SUPPLIED ENTRIES:
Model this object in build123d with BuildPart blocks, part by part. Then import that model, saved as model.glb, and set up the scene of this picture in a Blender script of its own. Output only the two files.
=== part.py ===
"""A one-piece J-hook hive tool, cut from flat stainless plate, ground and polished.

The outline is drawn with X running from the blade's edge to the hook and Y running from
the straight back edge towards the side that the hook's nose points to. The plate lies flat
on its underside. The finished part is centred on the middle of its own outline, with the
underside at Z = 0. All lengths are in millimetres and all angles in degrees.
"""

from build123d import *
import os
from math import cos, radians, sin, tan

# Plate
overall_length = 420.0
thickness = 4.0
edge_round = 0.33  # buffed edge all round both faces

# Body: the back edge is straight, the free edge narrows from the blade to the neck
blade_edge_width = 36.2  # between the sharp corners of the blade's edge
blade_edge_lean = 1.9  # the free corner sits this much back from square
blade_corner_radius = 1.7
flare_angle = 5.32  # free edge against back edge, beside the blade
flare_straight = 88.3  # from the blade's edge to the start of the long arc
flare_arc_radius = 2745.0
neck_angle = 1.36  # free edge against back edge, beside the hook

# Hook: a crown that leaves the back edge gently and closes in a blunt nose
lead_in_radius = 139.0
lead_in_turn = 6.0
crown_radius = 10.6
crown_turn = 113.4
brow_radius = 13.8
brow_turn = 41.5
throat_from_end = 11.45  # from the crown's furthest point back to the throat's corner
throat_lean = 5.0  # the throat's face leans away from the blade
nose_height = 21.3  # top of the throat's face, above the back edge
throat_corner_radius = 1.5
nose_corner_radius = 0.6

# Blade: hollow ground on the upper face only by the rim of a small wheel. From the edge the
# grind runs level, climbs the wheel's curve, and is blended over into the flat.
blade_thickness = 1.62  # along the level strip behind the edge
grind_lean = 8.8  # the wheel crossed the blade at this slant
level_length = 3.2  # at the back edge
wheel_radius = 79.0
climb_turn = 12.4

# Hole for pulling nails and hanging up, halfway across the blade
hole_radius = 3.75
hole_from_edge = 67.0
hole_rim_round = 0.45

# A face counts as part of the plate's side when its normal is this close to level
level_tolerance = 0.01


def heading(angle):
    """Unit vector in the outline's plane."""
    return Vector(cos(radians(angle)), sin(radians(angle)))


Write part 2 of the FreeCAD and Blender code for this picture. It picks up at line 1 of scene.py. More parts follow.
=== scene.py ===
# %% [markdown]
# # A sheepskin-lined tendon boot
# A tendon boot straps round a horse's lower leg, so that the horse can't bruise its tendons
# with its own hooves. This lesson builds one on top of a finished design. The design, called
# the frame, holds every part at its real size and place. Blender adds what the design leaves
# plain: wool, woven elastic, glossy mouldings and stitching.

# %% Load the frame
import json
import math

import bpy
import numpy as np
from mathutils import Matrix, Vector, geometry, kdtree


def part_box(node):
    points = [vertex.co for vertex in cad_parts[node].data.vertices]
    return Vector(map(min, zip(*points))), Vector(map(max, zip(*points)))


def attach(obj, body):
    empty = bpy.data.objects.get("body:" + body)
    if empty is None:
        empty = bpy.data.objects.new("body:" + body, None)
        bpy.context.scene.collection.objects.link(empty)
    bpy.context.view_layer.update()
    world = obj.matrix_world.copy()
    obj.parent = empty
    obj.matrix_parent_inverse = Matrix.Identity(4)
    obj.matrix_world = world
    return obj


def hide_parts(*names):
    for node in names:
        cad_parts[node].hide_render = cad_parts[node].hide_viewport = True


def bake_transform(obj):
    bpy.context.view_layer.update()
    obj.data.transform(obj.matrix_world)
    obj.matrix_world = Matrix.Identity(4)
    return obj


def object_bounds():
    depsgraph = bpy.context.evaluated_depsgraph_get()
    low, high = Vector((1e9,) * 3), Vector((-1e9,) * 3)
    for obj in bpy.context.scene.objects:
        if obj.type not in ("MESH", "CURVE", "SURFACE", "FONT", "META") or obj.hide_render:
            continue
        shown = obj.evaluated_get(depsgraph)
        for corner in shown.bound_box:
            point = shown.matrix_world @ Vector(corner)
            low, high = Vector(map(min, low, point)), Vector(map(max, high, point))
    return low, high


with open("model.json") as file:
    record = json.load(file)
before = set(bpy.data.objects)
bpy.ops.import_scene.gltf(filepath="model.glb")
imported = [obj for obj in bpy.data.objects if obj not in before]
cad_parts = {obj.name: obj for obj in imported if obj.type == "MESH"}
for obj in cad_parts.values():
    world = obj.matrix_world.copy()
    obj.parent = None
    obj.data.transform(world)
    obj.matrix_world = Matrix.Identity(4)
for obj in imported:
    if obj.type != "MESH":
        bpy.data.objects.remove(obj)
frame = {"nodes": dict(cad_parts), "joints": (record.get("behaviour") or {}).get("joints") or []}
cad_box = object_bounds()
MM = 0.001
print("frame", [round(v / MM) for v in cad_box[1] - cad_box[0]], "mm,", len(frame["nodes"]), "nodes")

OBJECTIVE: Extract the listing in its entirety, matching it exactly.

WRITTEN ANSWER:
Model this object in build123d with BuildPart blocks, part by part. Then import that model, saved as model.glb, and set up the scene of this picture in a Blender script of its own. Output only the two files.
=== part.py ===
"""A one-piece J-hook hive tool, cut from flat stainless plate, ground and polished.

The outline is drawn with X running from the blade's edge to the hook and Y running from
the straight back edge towards the side that the hook's nose points to. The plate lies flat
on its underside. The finished part is centred on the middle of its own outline, with the
underside at Z = 0. All lengths are in millimetres and all angles in degrees.
"""

from build123d import *
import os
from math import cos, radians, sin, tan

# Plate
overall_length = 420.0
thickness = 4.0
edge_round = 0.33  # buffed edge all round both faces

# Body: the back edge is straight, the free edge narrows from the blade to the neck
blade_edge_width = 36.2  # between the sharp corners of the blade's edge
blade_edge_lean = 1.9  # the free corner sits this much back from square
blade_corner_radius = 1.7
flare_angle = 5.32  # free edge against back edge, beside the blade
flare_straight = 88.3  # from the blade's edge to the start of the long arc
flare_arc_radius = 2745.0
neck_angle = 1.36  # free edge against back edge, beside the hook

# Hook: a crown that leaves the back edge gently and closes in a blunt nose
lead_in_radius = 139.0
lead_in_turn = 6.0
crown_radius = 10.6
crown_turn = 113.4
brow_radius = 13.8
brow_turn = 41.5
throat_from_end = 11.45  # from the crown's furthest point back to the throat's corner
throat_lean = 5.0  # the throat's face leans away from the blade
nose_height = 21.3  # top of the throat's face, above the back edge
throat_corner_radius = 1.5
nose_corner_radius = 0.6

# Blade: hollow ground on the upper face only by the rim of a small wheel. From the edge the
# grind runs level, climbs the wheel's curve, and is blended over into the flat.
blade_thickness = 1.62  # along the level strip behind the edge
grind_lean = 8.8  # the wheel crossed the blade at this slant
level_length = 3.2  # at the back edge
wheel_radius = 79.0
climb_turn = 12.4

# Hole for pulling nails and hanging up, halfway across the blade
hole_radius = 3.75
hole_from_edge = 67.0
hole_rim_round = 0.45

# A face counts as part of the plate's side when its normal is this close to level
level_tolerance = 0.01


def heading(angle):
    """Unit vector in the outline's plane."""
    return Vector(cos(radians(angle)), sin(radians(angle)))


Write part 2 of the FreeCAD and Blender code for this picture. It picks up at line 1 of scene.py. More parts follow.
=== scene.py ===
# %% [markdown]
# # A sheepskin-lined tendon boot
# A tendon boot straps round a horse's lower leg, so that the horse can't bruise its tendons
# with its own hooves. This lesson builds one on top of a finished design. The design, called
# the frame, holds every part at its real size and place. Blender adds what the design leaves
# plain: wool, woven elastic, glossy mouldings and stitching.

# %% Load the frame
import json
import math

import bpy
import numpy as np
from mathutils import Matrix, Vector, geometry, kdtree


def part_box(node):
    points = [vertex.co for vertex in cad_parts[node].data.vertices]
    return Vector(map(min, zip(*points))), Vector(map(max, zip(*points)))


def attach(obj, body):
    empty = bpy.data.objects.get("body:" + body)
    if empty is None:
        empty = bpy.data.objects.new("body:" + body, None)
        bpy.context.scene.collection.objects.link(empty)
    bpy.context.view_layer.update()
    world = obj.matrix_world.copy()
    obj.parent = empty
    obj.matrix_parent_inverse = Matrix.Identity(4)
    obj.matrix_world = world
    return obj


def hide_parts(*names):
    for node in names:
        cad_parts[node].hide_render = cad_parts[node].hide_viewport = True


def bake_transform(obj):
    bpy.context.view_layer.update()
    obj.data.transform(obj.matrix_world)
    obj.matrix_world = Matrix.Identity(4)
    return obj


def object_bounds():
    depsgraph = bpy.context.evaluated_depsgraph_get()
    low, high = Vector((1e9,) * 3), Vector((-1e9,) * 3)
    for obj in bpy.context.scene.objects:
        if obj.type not in ("MESH", "CURVE", "SURFACE", "FONT", "META") or obj.hide_render:
            continue
        shown = obj.evaluated_get(depsgraph)
        for corner in shown.bound_box:
            point = shown.matrix_world @ Vector(corner)
            low, high = Vector(map(min, low, point)), Vector(map(max, high, point))
    return low, high


with open("model.json") as file:
    record = json.load(file)
before = set(bpy.data.objects)
bpy.ops.import_scene.gltf(filepath="model.glb")
imported = [obj for obj in bpy.data.objects if obj not in before]
cad_parts = {obj.name: obj for obj in imported if obj.type == "MESH"}
for obj in cad_parts.values():
    world = obj.matrix_world.copy()
    obj.parent = None
    obj.data.transform(world)
    obj.matrix_world = Matrix.Identity(4)
for obj in imported:
    if obj.type != "MESH":
        bpy.data.objects.remove(obj)
frame = {"nodes": dict(cad_parts), "joints": (record.get("behaviour") or {}).get("joints") or []}
cad_box = object_bounds()
MM = 0.001
print("frame", [round(v / MM) for v in cad_box[1] - cad_box[0]], "mm,", len(frame["nodes"]), "nodes")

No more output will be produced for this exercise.